Vemos o caso da África negra, a sangue e fogo permanente, desde as independências, que mais não foram do que a passagem do jugo colonial para o domínio duma burguesia parasitária neo-colonial, totalmente dependente das antigas potências colonizadoras, para se manter no poder. Esta luta pelo poder em África efectua-se usando a bandeira da nação, do nacionalismo, dilacerando povos que não tinham estados-nação formados, com algumas raras excepções, antes da colonização europeia.
Nada de bom pode surgir pelo lado do nacionalismo; não existe «nacionalismo progressista»; é pura contradição nos próprios termos. «Civilização» significou sempre um abolir ou amenizar, um secundarizar, as barreiras, as fronteiras, os obstáculos que separam os povos em «nações» artificiais.

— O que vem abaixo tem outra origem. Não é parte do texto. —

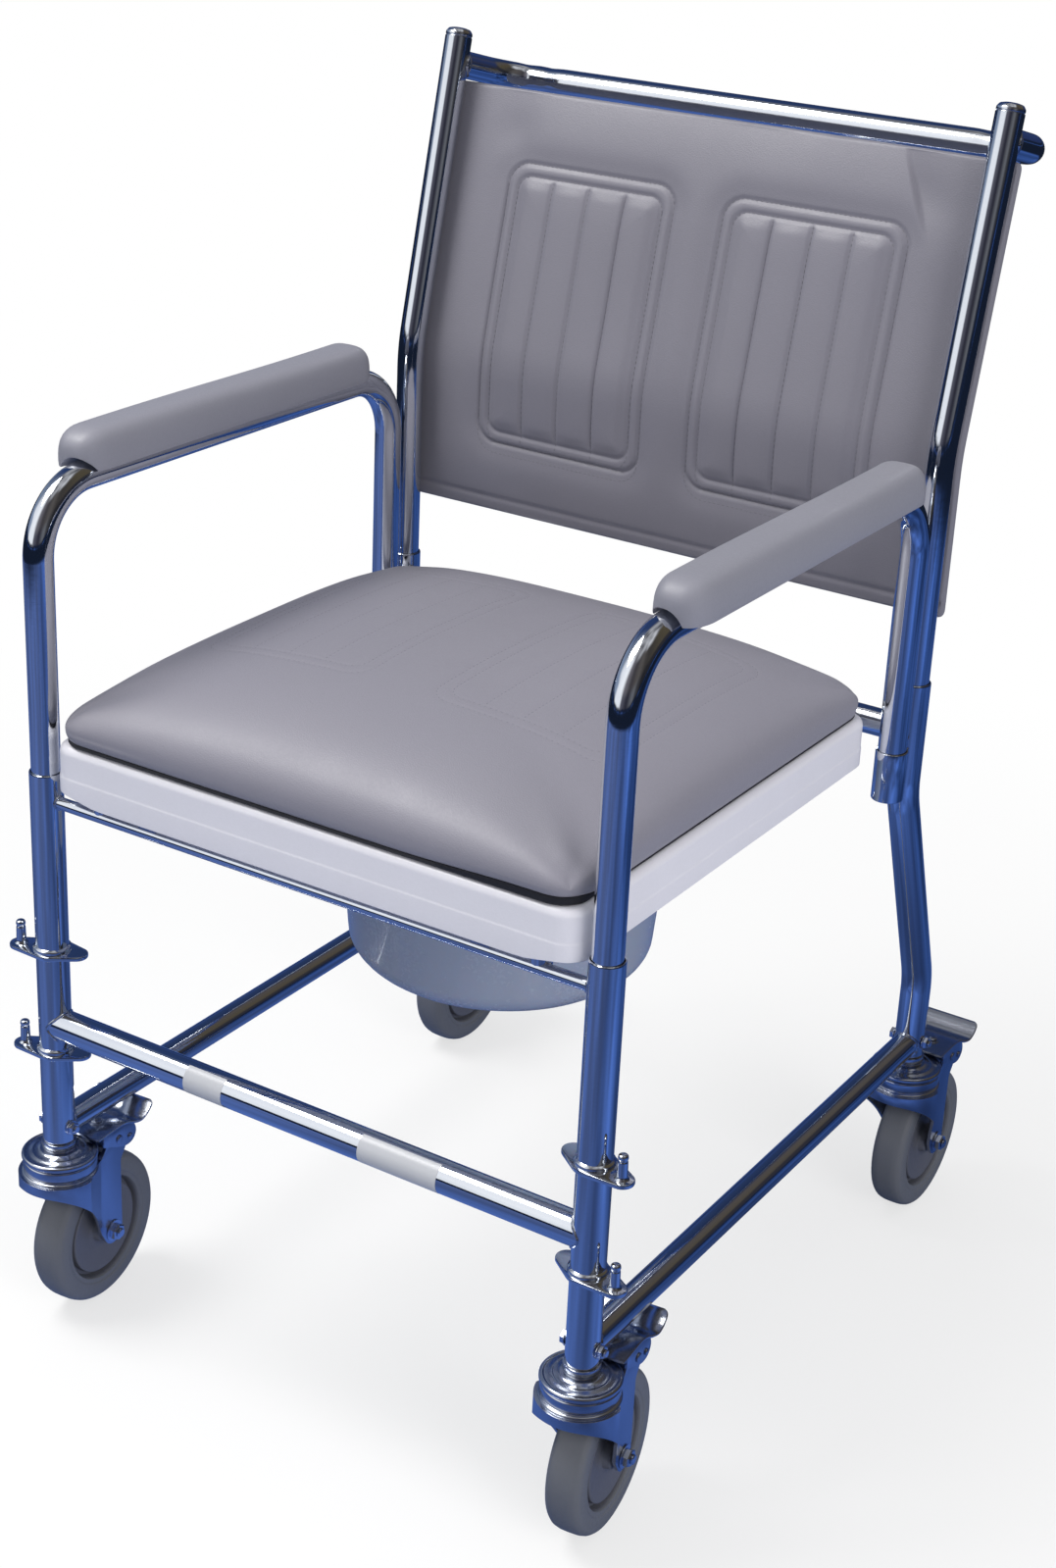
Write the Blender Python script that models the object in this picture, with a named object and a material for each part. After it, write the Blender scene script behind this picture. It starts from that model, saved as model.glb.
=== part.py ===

O próprio conceito de nação, como algo distinto do estado, tem pouca utilidade, ao fim e ao cabo. A não ser que usemos o conceito de nação numa forma pouco comum, mas que -por isso mesmo- pode ser mal interpretado, como sinónimo de etnia (portanto reconhecendo «nações» sem estado, como muitos agrupamentos tribais ou supra tribais que existem ou subsistem nos interstícios das «nações-estados» modernas). A nação, a pátria, é um conceito totalmente fabricado, ideológico, que surge no século XIX com o triunfo da burguesia. Nessa época era necessária uma ideologia para que esta burgusia conseguisse manter o domínio, quer sobre as antigas classes dominantes, a aristocracia, quer sobre os deserdados, os proletários, os camponeses arruínados por um desenvolvimento industrial e agrário que fez tábua-rasa da pequena exploração agrícola. Daí a invenção do nacionalismo, associado ao belicismo, à exaltação do heroísmo e do sacrifício «pela pátria». O culminar desta ideologia deu-se com as duas guerras mundiais, que tiveram como local de origem a Europa, local onde foi inventado o conceito de «nação» (a nação como suposta emanação do «povo soberano», necessitando de um determinado «espaço vital», etc, etc)
Igualmente, foi o nacionalismo que activou a conquista mais impiedosa de muitos povos no século XIX, a pretexto de «civilizar» povos sem estado ou com estados mais débeis, os estados-nações europeus auto-designando-se como civilizadores, portadores do progresso a esses confins... O pior da aventura colonial deu-se no século XIX e XX, onde realmente as chacinas ultrapassaram muitas vezes em crueldade as que foram efectuadas nos séculos anteriores. A partir do século XIX, expandiu-se a predação colonialista e com ela o efeito nefasto da peste nacionalista nos 5 continentes. Não se pode esquecer que também houve grandes genocídios nos séculos anteriores, nomeadamente de populações africanas e indías-americanas, por chacinas, escravização e propagação de epidemias.
Mas nos séculos XIX e XX -em nome do progresso, da civilização, do império, da superioridade da «raça» branca, etc- foram cometidas atrocidades sem nome em todos os continentes, tudo isto afinal sob a cobertura do conceito cómodo de «nação»...
Este conceito foi «naturalizado», pelos ideólogos, como se a pertença à nação fosse algo de genético.
Ainda vemos claramente o efeito disso na atitude racista e xenófoba dos europeus em relação aos imigrantes não-europeus (ou mesmo europeus de outras zonas) que vêm trabalhar para os diversos países.
Haverá coisa mais nojenta? Quem incentiva estes comportamentos? Não serão estimulados pelas burguesias que dominam a política dos diversos estados, conseguindo assim desviar dela a raiva dos explorados pela perda de condições de vida, pela intensificação do desemprego, da precariedade, da exploração?
A solução do problema palestiniano ou sua não-resolução durante mais de 60 anos pela ONU e todos os estados envolvidos, mostra-nos que as nações e os estados não fazem parte da solução, mas são parte do problema.
Há que ter coragem de dizê-lo, de explicá-lo, de difundí-lo: só haverá progresso humano, com a abolição das nações, entendidas como estados-nações. Embora as forças conservadoras ao serviço do capitalismo estejam apostadas em avivar esse vírus mortífero do nacionalismo, a verdade é que apenas estão a adiar a emergência da sociedade do futuro, como federações livres de comunidades auto-organizadas e auto-geridas, dsem hierarquias, sem opressões. Todas as tentativas de manter o estado de coisas anterior, do domínio absoluto de «estados-nações», tem como consequência imediata a perpetuação e acentuação das diversas barbáries.